« Toutefois, ce nouveau mot présenté pour la première fois sur Agoravox, a au moins le mérite d’ouvrir un débat que je n’ai pas trouvé inintéressant. »
Très juste. On pourrait aussi (peut-être dans un nouvel article ?) prendre le contre-pied de la thèse actuellement à la mode selon laquelle il faut laisser les manettes du pays à ceux qui savent, en écartant la masse qui ne sait pas. Idée que, personnellement, je trouve dangereuse. On pourrait creuser le sujet en problématisant la notion d’expertise en lien avec la notion de démocratie. Est-il souhaitable d’être gouverné par des experts ? La connaissance peut-elle faire l’économie des valeurs ? Les choix de société doivent-ils être décidés par des experts et des technocrates ?

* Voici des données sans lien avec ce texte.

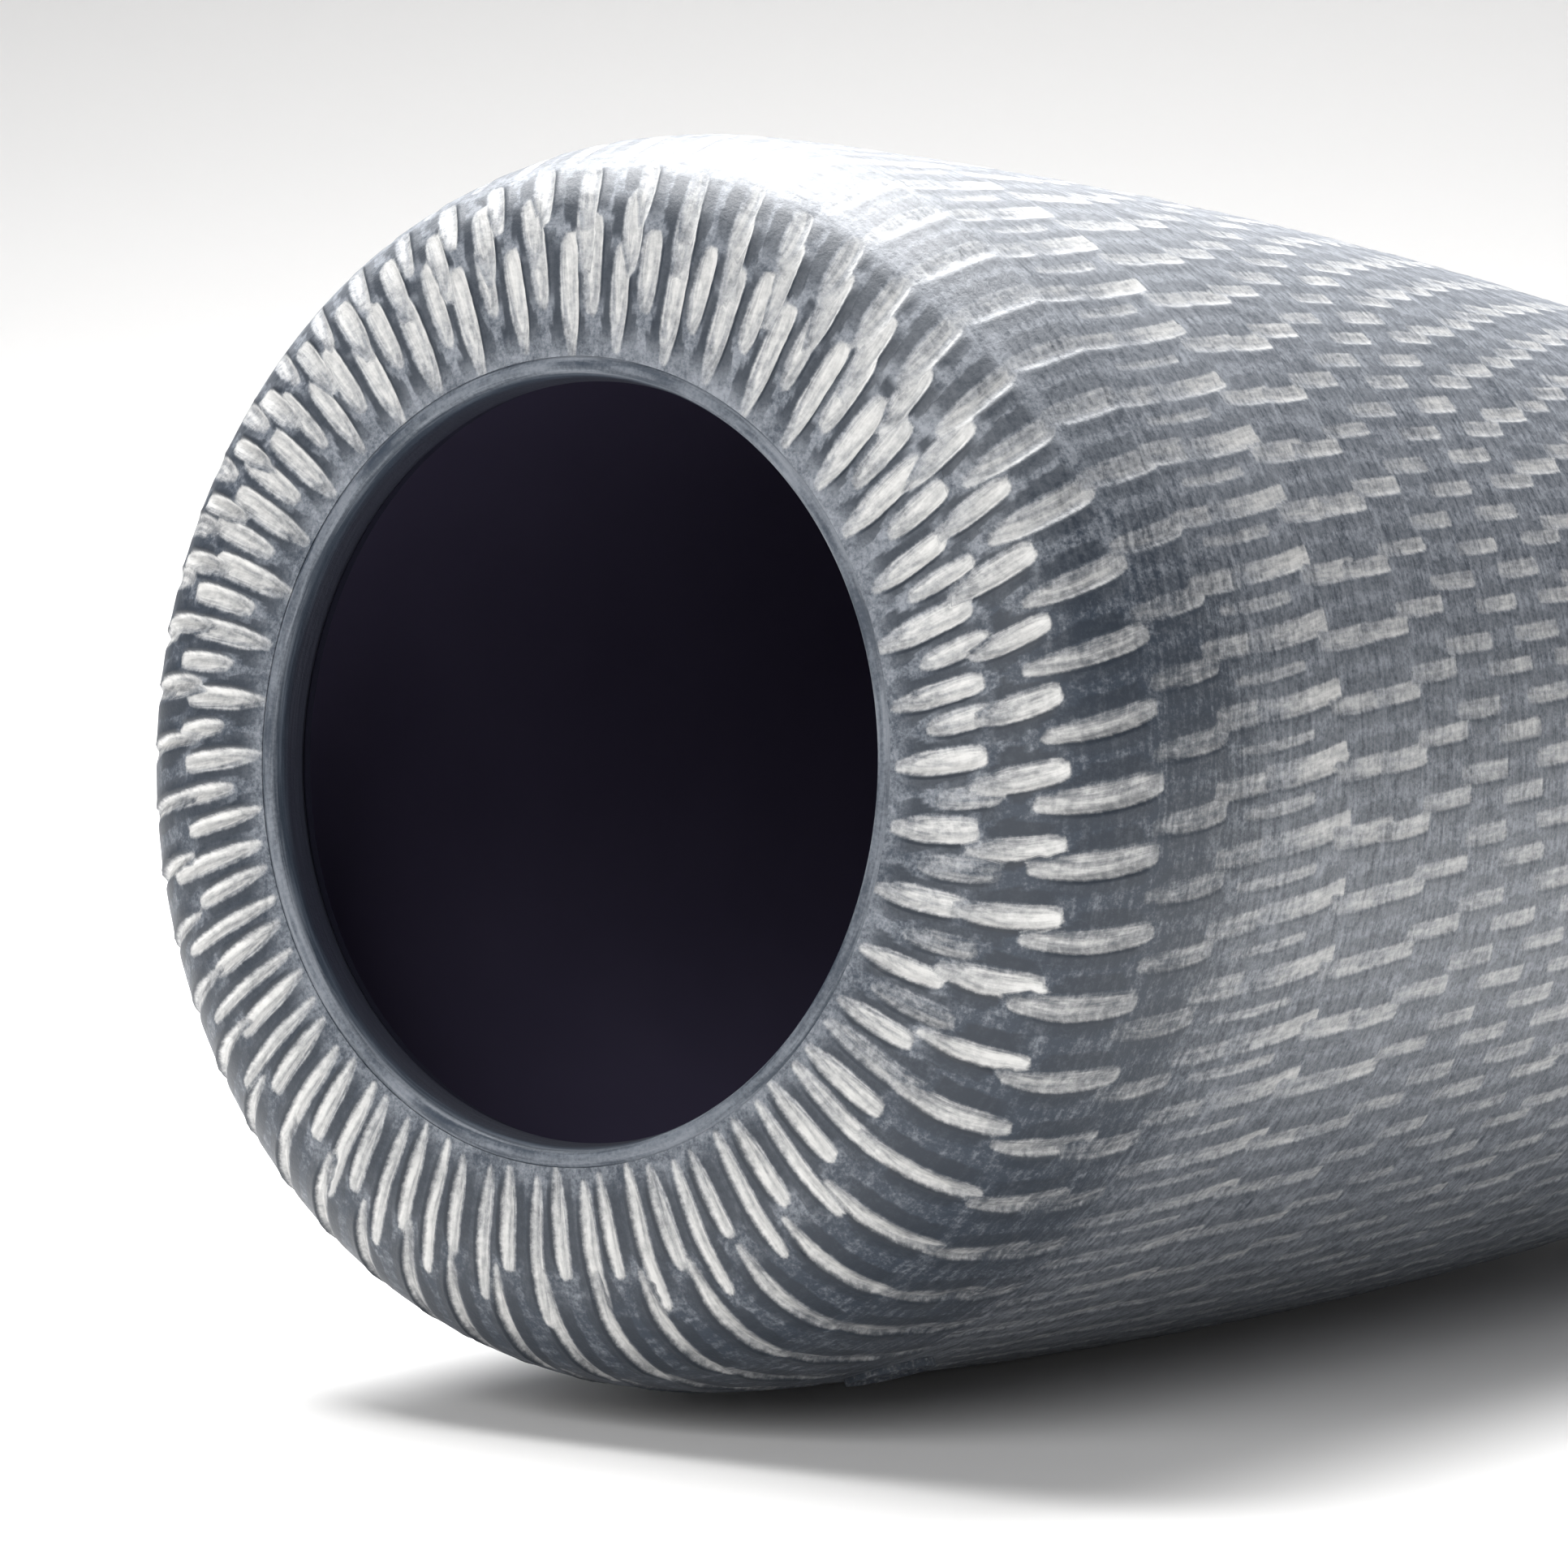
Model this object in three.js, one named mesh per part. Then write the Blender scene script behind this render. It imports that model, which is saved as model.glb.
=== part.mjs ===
// A wheel-thrown stoneware vase that lies on its side: a wide mouth with a thin trimmed lip, a
// closed-in shoulder and a body that tapers to a turned foot. Millimetres, +Z up. The vase's axis
// runs from the mouth, at -X, to the foot, at +X, and slopes down a little towards the foot.
// The origin is on the ground, under the middle of the vase.
import * as THREE from 'three';

// Overall sizes.
const LENGTH = 258;              // lip plane to the plane of the foot
const MAX_RADIUS = 76;           // widest ring, just behind the shoulder
const END_RADIUS = 61.5;         // body where the foot ring begins
const WALL = 5;                  // thickness of the thrown wall
// Mouth and shoulder.
const LIP_RADIUS = 47.5;         // outer edge of the lip ring
const LIP_EDGE = 1.2;            // width of the lip's flat top
const LIP_BAND = 2.5;            // outer edge of the lip to the throat, the narrowest ring
const THROAT_CHAMFER = 0.5;
const SHOULDER_DEPTH = 38.5;     // lip plane to the end of the shoulder curve
const SHOULDER_SQUARENESS = 3.7; // superellipse exponent of the shoulder: 2 would be an ellipse
const TAPER_START = 42.5;        // where the body starts to narrow
// Places where the thrown sections are luted together, measured from the lip plane.
const SHOULDER_JOINT = 48;
const BELLY_JOINT = 92;
const MIDDLE_JOINT = 162;
// Base.
const BASE_THICKNESS = 7;
const FOOT_HEIGHT = 6;           // turned ring below the body
const FOOT_STEP = 4.5;           // edge of the body to the outer edge of the foot ring
const FOOT_WIDTH = 8;
const FOOT_BEVEL = 1;
// Liner glaze and maker's seal.
const GLAZE = 1;
const SEAL_RADIUS = 6;
const SEAL_THICKNESS = 1;
const SEAL_DEPTH = 36;           // centre of the seal, from the lip plane
const SEAL_ANGLE = 161.5;        // degrees round the axis from the top of the lying vase
// Modelling.
const GAP = 0.3;                 // clearance between neighbouring pieces
const SIDES = 48;                // flats round the vase, one of them facing straight down
const SHOULDER_TURNS = [0, 10, 20, 30, 42, 55, 68, 80, 90];   // degrees along the shoulder curve
const BELLY_STEPS = 2;           // straight stretches of the section behind the shoulder
const TAPER_STEPS = 4;           // straight stretches of the lowest section

const bodyEnd = LENGTH - FOOT_HEIGHT;
const throatRadius = LIP_RADIUS - LIP_BAND;
const shoulderTopRadius = LIP_RADIUS + GAP;
const footRadius = END_RADIUS - FOOT_STEP;

// Outer radius of the wall at a depth below the lip plane: a superellipse shoulder that runs into
// a parabolic taper.
function wallRadius(depth) {
  const left = Math.max(0, 1 - depth / SHOULDER_DEPTH);
  const swell = (1 - left ** SHOULDER_SQUARENESS) ** (1 / SHOULDER_SQUARENESS);
  const run = Math.max(0, depth - TAPER_START) / (bodyEnd - TAPER_START);
  const taper = (MAX_RADIUS - END_RADIUS) * run ** 2;
  return shoulderTopRadius + (MAX_RADIUS - shoulderTopRadius) * swell - taper;
}

// Unit tangent of the outer outline, from the mouth towards the foot, as (radial, axial).
function wallTangent(depth) {
  const step = 0.01;
  const from = Math.max(0, depth - step);
  return new THREE.Vector2(wallRadius(depth + step) - wallRadius(from), depth + step - from).normalize();
}

// A point of the outline moved square to the wall, inwards by inset.
function insetPoint(depth, inset) {
  const tangent = wallTangent(depth);
  return new THREE.Vector2(wallRadius(depth) - inset * tangent.y, depth + inset * tangent.x);
}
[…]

Exemple : Doit-on confier aux ingénieurs et aux physiciens le soin de décider pour nous quel sera le modèle énergétique que nous adopterons ?
Merci
pour l’historique du mot, je ne le connaissais pas. Mais je pense
qu’on a suffisamment de noms d’oiseaux, inutile d’en ajouter
d’autres qui ne serviront qu’à s’écharper encore plus et à
enfermer son interlocuteur dans une petite case.
Si
vous ne voulez pas employer le mot « sot », vous pouvez
employer le mot « sottise » : « c’est de la
sottise » passe mieux car vous ne jugez pas la personne mais
seulement ce qu’elle dit. Personne n’aime être traité de sot,
ce qui est normal. En réalité, cette injure est une erreur car la
sottise n’est pas un état permanent comme la bêtise. Il nous
arrive à tous d’être sots, surtout quand on est fatigué ou quand
on est stressé. Dans ma famille, il y a un vrai sot. Il n’est pas bête,
c’est juste qu’il parle d’abord et qu’il réfléchit ensuite.

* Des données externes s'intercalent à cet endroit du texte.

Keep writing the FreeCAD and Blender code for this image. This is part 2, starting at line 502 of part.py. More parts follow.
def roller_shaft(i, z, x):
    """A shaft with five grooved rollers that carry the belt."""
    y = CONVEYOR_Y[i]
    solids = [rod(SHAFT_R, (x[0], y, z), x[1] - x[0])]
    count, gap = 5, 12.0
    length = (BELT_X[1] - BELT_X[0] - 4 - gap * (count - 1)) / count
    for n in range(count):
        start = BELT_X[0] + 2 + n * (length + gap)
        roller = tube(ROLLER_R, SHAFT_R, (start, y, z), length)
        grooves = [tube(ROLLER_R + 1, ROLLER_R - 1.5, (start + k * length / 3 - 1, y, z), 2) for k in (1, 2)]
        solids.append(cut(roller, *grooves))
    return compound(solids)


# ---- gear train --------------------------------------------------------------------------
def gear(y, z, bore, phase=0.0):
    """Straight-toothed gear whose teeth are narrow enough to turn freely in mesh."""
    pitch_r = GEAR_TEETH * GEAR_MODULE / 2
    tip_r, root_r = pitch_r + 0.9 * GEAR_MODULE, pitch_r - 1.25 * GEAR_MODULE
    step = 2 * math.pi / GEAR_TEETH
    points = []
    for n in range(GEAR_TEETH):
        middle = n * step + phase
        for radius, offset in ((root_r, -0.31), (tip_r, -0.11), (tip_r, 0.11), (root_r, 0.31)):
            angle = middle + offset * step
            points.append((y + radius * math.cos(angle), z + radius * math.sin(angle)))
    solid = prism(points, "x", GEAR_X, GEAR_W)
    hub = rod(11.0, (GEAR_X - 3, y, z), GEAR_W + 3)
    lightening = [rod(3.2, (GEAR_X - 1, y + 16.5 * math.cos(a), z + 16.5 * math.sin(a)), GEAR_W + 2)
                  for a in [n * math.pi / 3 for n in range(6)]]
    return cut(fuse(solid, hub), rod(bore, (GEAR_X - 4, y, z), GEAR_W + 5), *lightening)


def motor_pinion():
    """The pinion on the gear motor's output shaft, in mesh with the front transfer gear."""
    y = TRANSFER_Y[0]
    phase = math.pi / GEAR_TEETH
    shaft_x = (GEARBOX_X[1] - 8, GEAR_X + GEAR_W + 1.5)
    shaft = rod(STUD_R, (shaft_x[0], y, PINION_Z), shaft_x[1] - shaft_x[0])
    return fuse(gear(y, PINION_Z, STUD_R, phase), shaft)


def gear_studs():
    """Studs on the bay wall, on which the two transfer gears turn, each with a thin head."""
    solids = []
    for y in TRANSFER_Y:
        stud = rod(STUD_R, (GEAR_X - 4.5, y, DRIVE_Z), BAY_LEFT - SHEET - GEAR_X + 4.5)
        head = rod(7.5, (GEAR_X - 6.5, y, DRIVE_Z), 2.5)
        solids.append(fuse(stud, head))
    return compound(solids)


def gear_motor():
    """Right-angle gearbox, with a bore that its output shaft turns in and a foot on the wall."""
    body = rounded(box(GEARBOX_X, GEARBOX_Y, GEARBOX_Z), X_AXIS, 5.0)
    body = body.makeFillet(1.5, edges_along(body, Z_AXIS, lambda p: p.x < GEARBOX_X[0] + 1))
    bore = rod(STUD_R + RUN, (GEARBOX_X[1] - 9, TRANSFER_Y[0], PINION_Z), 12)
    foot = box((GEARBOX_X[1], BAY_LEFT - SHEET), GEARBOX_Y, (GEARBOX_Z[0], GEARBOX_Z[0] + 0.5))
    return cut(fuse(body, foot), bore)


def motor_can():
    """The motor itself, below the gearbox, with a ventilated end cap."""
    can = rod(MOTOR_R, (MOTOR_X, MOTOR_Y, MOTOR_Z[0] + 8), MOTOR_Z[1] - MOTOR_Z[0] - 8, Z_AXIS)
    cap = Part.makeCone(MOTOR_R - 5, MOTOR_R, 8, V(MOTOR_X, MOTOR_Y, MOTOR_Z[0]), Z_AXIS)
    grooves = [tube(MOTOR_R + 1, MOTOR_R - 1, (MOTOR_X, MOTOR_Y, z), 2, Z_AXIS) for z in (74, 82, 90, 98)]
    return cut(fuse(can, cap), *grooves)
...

Comme sa sottise est chronique et, apparemment, incurable, peut-être
que finalement on peut parler de sot véritable, c’est-à-dire d’un sot
dont la sottise est l’état permanent. En d’autres termes,
peut-être que la sottise, dans sa forme grave, entraîne des
complications qui conduisent à la bêtise. Rassurons-nous en pensant que nous sommes tous des sots en puissance, mais des
sots asymptomatiques.
Je
suis d’accord avec votre analyse, surtout le dernier paragraphe :
il faut se méfier aussi des experts, parce que le savoir académique
peut empêcher d’explorer des pistes nouvelles, et parce que la
spécialisation empêche par définition d’avoir une vision plus
globale.
Je
voudrais ajouter quelques mots sur ces formules qu’on vous jette à
la figure pour clore la discussion à la manière des Scolastiques
quand ils terminaient leur argumentation par la phrase qui tue
« Aristoteles dixit ! » La réalité est trop
complexe pour qu’on se laisse enfermer dans une formule rassurante.
Le rasoir de Hanlon n’est pas faux en soi, mais il peut avoir un
effet pervers s’il sert à justifier une position antérieure à
tout examen critique, ce qu’on appelle communément un préjugé.

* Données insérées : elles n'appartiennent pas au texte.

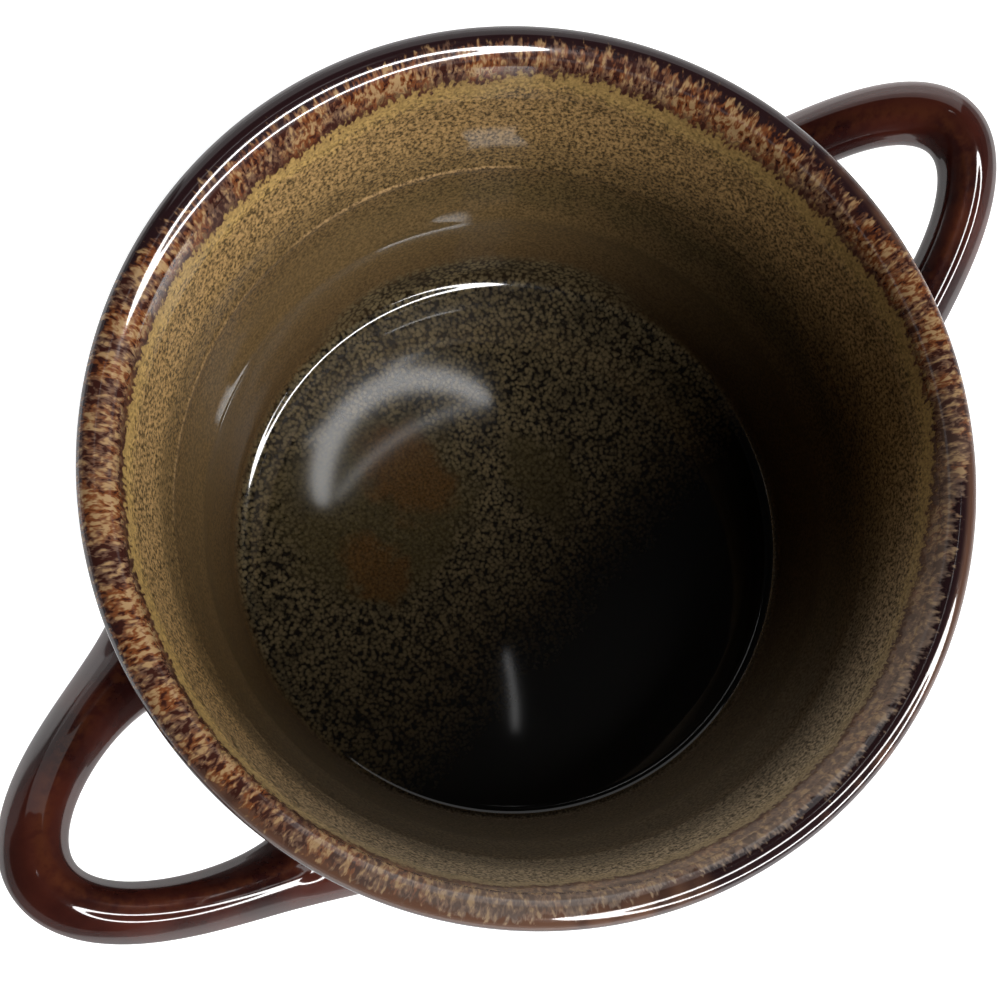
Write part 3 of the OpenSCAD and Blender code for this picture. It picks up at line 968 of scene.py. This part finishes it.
class Maker(bpy.types.Operator):
    """Shared by the operators: the scene's values, with the outline that they give"""

    bl_options = {"REGISTER", "UNDO"}

    def values(self, context):
        """The sizes, the glazes, the handles, the colours and the outline."""
        scene = context.scene
        outline = Outline(scene.bowl_sizes, scene.glaze_sizes)
        return scene.bowl_sizes, scene.glaze_sizes, scene.handle_sizes, scene.finishes, outline


class BOWL_OT_clay(Maker):
    """Build the bare clay body with its turned foot, and give the slip joints their finish"""

    bl_idname = "bowl.clay"
    bl_label = "Clay body"

    def execute(self, context):
        sizes, glaze, _, shades, outline = self.values(context)
        liner, outer = in_mm(glaze, "liner_coat", "outer_coat")
        run = outline.clay(CLAY_STEP, liner, outer)
        grid = turned(run, turned_relief(sizes, outline, outer), CLAY_COLUMNS)
        grid[0], grid[-1] = grid[0].mean(0), grid[-1].mean(0)
        piece = skin("clay_body", grid, poles=True)
        dressed(piece, clay_material("bare_clay", shades.clay, shades.clay_grit), "body")
        slip = clay_material("fired_slip", shades.slip, shades.clay_grit)
        for side in ("left", "right"):
            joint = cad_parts[f"slip_joint_{side}"]
            joint.data.materials.clear()
            joint.data.materials.append(slip)
        return {"FINISHED"}


class BOWL_OT_inside(Maker):
    """Build the inside coat from the ochre line down to the middle of the floor"""

    bl_idname = "bowl.inside"
    bl_label = "Inside glaze"

    def execute(self, context):
        sizes, glaze, _, shades, outline = self.values(context)
        shown = outline.inside(LINER_STEP)
        way = outline.join_way + ran(outline.rim(RIM_STEP))[-1] + ran(shown)
        face = turned(shown, inside_relief(sizes, glaze, outline), LINER_COLUMNS)
        piece = coat_piece("inside_glaze", shown, face, glaze.liner_coat / MM, LINER_KEPT, way, poles=True)
        material = liner_material("speckled_liner", sizes, glaze, shades)
        dressed(piece, material, "liner_glaze")
        return {"FINISHED"}


class BOWL_OT_rim(Maker):
    """Build the streaked coat from the lip down to the ochre line"""

    bl_idname = "bowl.rim"
    bl_label = "Rim glaze"

    def execute(self, context):
        sizes, glaze, _, shades, outline = self.values(context)
        shown = outline.rim(RIM_STEP)
        way = outline.join_way + ran(shown)
        face = turned(shown, inside_relief(sizes, glaze, outline), RIM_COLUMNS)
        piece = coat_piece("rim_glaze_streaks", shown, face, glaze.liner_coat / MM, RIM_KEPT, way)
        dressed(piece, rim_material("streaked_rim", sizes, glaze, shades), "rim_glaze")
        return {"FINISHED"}


class BOWL_OT_outside(Maker):
    """Build the dark coat outside, from the lip down to the glaze line over the foot"""

    bl_idname = "bowl.outside"
    bl_label = "Outside glaze"

    def execute(self, context):
        sizes, glaze, _, shades, outline = self.values(context)
        shown = outline.outside(OUTSIDE_STEP)
        run = ran(shown)
        way = run - run[-1] + outline.join_way
        face = turned(shown, outside_relief(sizes, outline), OUTSIDE_COLUMNS)

        # the dipped edge: a thin bead, whose line wanders up and down a little round the bowl
        bead_out, bead_l, fade = in_mm(glaze, "bead_out", "bead_l", "edge_fade")
        a = np.linspace(0, 2 * math.pi, OUTSIDE_COLUMNS, endpoint=False)
        face[..., 2] += np.exp(-((run / fade) ** 2))[:, None] * waves(a, EDGE_WAVES)
        bead = bead_out * np.exp(-(((run - BEAD_AT) / bead_l) ** 2))[:, None]
        face[..., 0] += bead * np.cos(a)
        face[..., 1] += bead * np.sin(a)
        piece = coat_piece("outside_glaze", shown, face, glaze.outer_coat / MM, OUTSIDE_KEPT, way)
        material = outside_material("dark_glaze", sizes, glaze, shades)
        dressed(piece, material, "outer_glaze")
        return {"FINISHED"}


def trimmed(points, gap, seat, rings):
    """Rings of points, cut off where each lengthwise line leaves the wall at its seat and where it comes
    back to it. gap is each point's distance from the wall. Both cuts are found between two rings in
    proportion to their gaps, and new rings are set evenly from one cut to the other."""
    last = len(gap) - 1
    column = np.arange(gap.shape[1])

    def cut(depth):
        after = np.argmax(depth > -seat, axis=0)
        low, high = depth[after - 1, column], depth[after, column]
        return after - 1 + (-seat - low) / (high - low)

    start, end = cut(gap), last - cut(gap[::-1])
    at = start + (end - start) * np.linspace(0, 1, rings)[:, None]
    low = np.minimum(at.astype(int), last - 1)
    part = (at - low)[..., None]
    return points[low, column] * (1 - part) + points[low + 1, column] * part


def handle_grid(handle, outline, rings, columns):
    """The loop of a handle that points to +X, as rings of points in millimetres, with its crest value.

    The middle line is a cubic on a sheet that is level at the roots and bends up to its rise. A root
    swells as exp(-way / flare) and comes to rest at twice its swelling in its seat. The section is a
    rounded form, |x|^p + |y|^p = 1, with a soft crest. Near the wall each point moves out from the
    middle line by a quarter-circle fillet of its distance from the wall."""
    (root_drop, spacing, root_out, lead, loop_l, bend_l, grip_w, grip_t, root_w, root_t, flare, fillet, mark,
     seat) = in_mm(
        handle, "root_drop", "root_spacing", "root_out", "root_lead", "loop_l", "bend_l", "grip_w", "grip_t",
        "root_w", "root_t", "flare_l", "fillet", "pull_mark", "seat")
    half_gap = spacing / 2
    root_z = outline.bowl_h - root_drop
    wall_r = outline.centre_r(outline.lip_r, 0, root_z)
    root_x = math.sqrt(wall_r**2 - half_gap**2) + root_out
    seat_half = (grip_w + 2 * (root_w - grip_w)) / 2
    seat_l = root_x - math.sqrt(wall_r**2 - (half_gap + seat_half) ** 2) + outline.lip_r

    # the middle line, evenly stepped along its way
    t = np.linspace(0, 1, LOOP_STEPS)[:, None]
    turn = np.array([[0, half_gap], [lead, half_gap], [loop_l, handle.loop_turn * half_gap], [loop_l, 0]])
    back = 1 - t
    curve = back**3 * turn[0] + 3 * back**2 * t * turn[1] + 3 * back * t * t * turn[2] + t**3 * turn[3]
    half = np.concatenate([[[-seat_l, half_gap]], curve])
    whole = np.concatenate([half, half[-2::-1] * [1, -1]])
    run = ran(whole)
    even = np.linspace(0, run[-1], 2 * rings)
    mid = np.stack([np.interp(even, run, whole[:, 0]), np.interp(even, run, whole[:, 1])], 1)
    way = np.minimum(even, run[-1] - even) - seat_l
    swell = np.where(way > 0, np.exp(-np.maximum(way, 0) / flare), 2 - np.exp(np.minimum(way, 0) / flare))
    half_w = (grip_w + (root_w - grip_w) * swell) / 2
    half_t = (grip_t + (root_t - grip_t) * swell) / 2
    step = np.gradient(mid, axis=0)
    step /= np.linalg.norm(step, axis=1, keepdims=True)
    side = np.stack([-step[:, 1], step[:, 0]], 1)

    # the sheet
    bend_r = bend_l / handle.loop_slope
    up = handle.loop_slope * np.clip(mid[:, 0] / bend_l, 0, 1)
    past = np.maximum(mid[:, 0] - bend_l, 0)
    at_x = root_x + np.minimum(mid[:, 0], 0) + bend_r * np.sin(up) + past * np.cos(up)
    at_z = root_z + bend_r * (1 - np.cos(up)) + past * np.sin(up)

    # the section, and soft pulling marks along it
    a = np.linspace(0, 2 * math.pi, columns, endpoint=False)
    power = 2 / handle.fullness
    wide = np.sign(np.cos(a)) * np.abs(np.cos(a)) ** power
    deep = np.sign(np.sin(a)) * np.abs(np.sin(a)) ** power
    pulled = 1 + mark / grip_t * 2 * (waves(a, PULL_WAVES) - 1)
    w = half_w[:, None] * wide * pulled
    d = half_t[:, None] * deep * pulled
    off = np.stack([
        w * side[:, :1] * np.cos(up)[:, None] - d * np.sin(up)[:, None],
        w * side[:, 1:],
        w * side[:, :1] * np.sin(up)[:, None] + d * np.cos(up)[:, None],
    ], -1)
    points = np.stack([at_x, mid[:, 1], at_z], 1)[:, None] + off

    # the fillet, and the cut at the seat
    gap = outline.normal[0] * np.hypot(points[..., 0], points[..., 1]) + outline.normal[1] * points[..., 2]
    gap = gap - (outline.normal @ outline.lip_c + outline.lip_r)
    near = np.clip(1 - gap / fillet, 0, 1)
    reach = fillet * (1 - np.sqrt(1 - near**2))
    out = off / np.linalg.norm(off, axis=-1, keepdims=True)
    points = trimmed(points + out * reach[..., None], gap, seat, rings)
    crest = np.exp(-CREST_SHARPNESS * np.cos(a) ** 2) * (np.sin(a) > 0)
    return points, np.repeat(crest[None], rings, 0)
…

Il entraîne, chez celui qui s’y abrite, un arrêt de la pensée et
de l’investigation. La formule sert de talisman, de bouclier
protecteur du préjugé qu’on ne veut surtout pas remettre en
question : l’explication par la bêtise et l’incompétence
me suffit parce qu’elle me satisfait, je n’ai pas besoin de
pousser plus loin mes recherches. Autrement dit, le rasoir d’Hanlon,
qui est une saine recommandation méthodologique, se transforme en
dogme. Un glissement s’opère, le plus souvent inconsciemment, qui
peut se résumer ainsi :
« Ne
pas attribuer à la malveillance ce qui peut être attribué à la
bêtise et à l’incompétence » devient : « Il
ne faut rien attribuer à la malveillance » ou, de manière
plus précise, « La malveillance existe au niveau d’un État
seulement s’il s’agit d’un régime autoritaire ; s’il
s’agit d’un État démocratique, il ne peut s’agir que de
bêtise et d’incompétence ».
Ce
préjugé fondamental (qui sert de fondement à tout l’édifice
mental) ne peut pas être combattu à l’aide d’arguments
rationnels et de faits, car il procède du désir de croire. C’est
ce qui explique l’attitude souvent agressive ou méprisante des
adeptes de la doxa dominante : vous croyez débattre sereinement
et rationnellement alors que eux se sentent agressés. Vous menacez
leur structure mentale entière qu’ils se sont bâtie durant de
longues années.
La
tendance à attribuer à la bêtise et/ou à l’incompétence ce qui
peut être attribué à la malveillance ou à un calcul intéressé
est proportionnelle au besoin de croire que nous sommes gouvernés
par des gens qui veulent notre bien et défendent nos intérêts.